* _Exercise requirements_:
Print the complete set of entries exactly.

* _Stored items_:
•••••
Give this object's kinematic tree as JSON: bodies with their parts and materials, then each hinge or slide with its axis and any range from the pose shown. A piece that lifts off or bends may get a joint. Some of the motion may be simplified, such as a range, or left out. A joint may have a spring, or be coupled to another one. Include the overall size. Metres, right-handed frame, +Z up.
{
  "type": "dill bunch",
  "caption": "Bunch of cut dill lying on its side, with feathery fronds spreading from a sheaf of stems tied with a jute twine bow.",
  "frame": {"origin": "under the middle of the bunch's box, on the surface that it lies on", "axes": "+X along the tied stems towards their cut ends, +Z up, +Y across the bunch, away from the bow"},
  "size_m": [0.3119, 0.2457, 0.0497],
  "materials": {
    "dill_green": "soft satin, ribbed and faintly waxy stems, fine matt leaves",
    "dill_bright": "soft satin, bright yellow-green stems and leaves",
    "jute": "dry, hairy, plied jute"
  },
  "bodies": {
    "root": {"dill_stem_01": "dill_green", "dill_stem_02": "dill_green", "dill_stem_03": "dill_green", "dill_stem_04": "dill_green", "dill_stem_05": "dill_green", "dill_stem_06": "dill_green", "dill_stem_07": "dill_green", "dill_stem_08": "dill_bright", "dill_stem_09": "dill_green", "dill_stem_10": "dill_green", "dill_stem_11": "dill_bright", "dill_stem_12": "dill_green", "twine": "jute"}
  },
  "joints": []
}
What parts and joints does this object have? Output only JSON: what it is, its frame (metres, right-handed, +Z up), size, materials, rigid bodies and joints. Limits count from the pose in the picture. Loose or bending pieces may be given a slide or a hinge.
•••••
* _Result of this task_:
Give this object's kinematic tree as JSON: bodies with their parts and materials, then each hinge or slide with its axis and any range from the pose shown. A piece that lifts off or bends may get a joint. Some of the motion may be simplified, such as a range, or left out. A joint may have a spring, or be coupled to another one. Include the overall size. Metres, right-handed frame, +Z up.
{
  "type": "dill bunch",
  "caption": "Bunch of cut dill lying on its side, with feathery fronds spreading from a sheaf of stems tied with a jute twine bow.",
  "frame": {"origin": "under the middle of the bunch's box, on the surface that it lies on", "axes": "+X along the tied stems towards their cut ends, +Z up, +Y across the bunch, away from the bow"},
  "size_m": [0.3119, 0.2457, 0.0497],
  "materials": {
    "dill_green": "soft satin, ribbed and faintly waxy stems, fine matt leaves",
    "dill_bright": "soft satin, bright yellow-green stems and leaves",
    "jute": "dry, hairy, plied jute"
  },
  "bodies": {
    "root": {"dill_stem_01": "dill_green", "dill_stem_02": "dill_green", "dill_stem_03": "dill_green", "dill_stem_04": "dill_green", "dill_stem_05": "dill_green", "dill_stem_06": "dill_green", "dill_stem_07": "dill_green", "dill_stem_08": "dill_bright", "dill_stem_09": "dill_green", "dill_stem_10": "dill_green", "dill_stem_11": "dill_bright", "dill_stem_12": "dill_green", "twine": "jute"}
  },
  "joints": []
}
What parts and joints does this object have? Output only JSON: what it is, its frame (metres, right-handed, +Z up), size, materials, rigid bodies and joints. Limits count from the pose in the picture. Loose or bending pieces may be given a slide or a hinge.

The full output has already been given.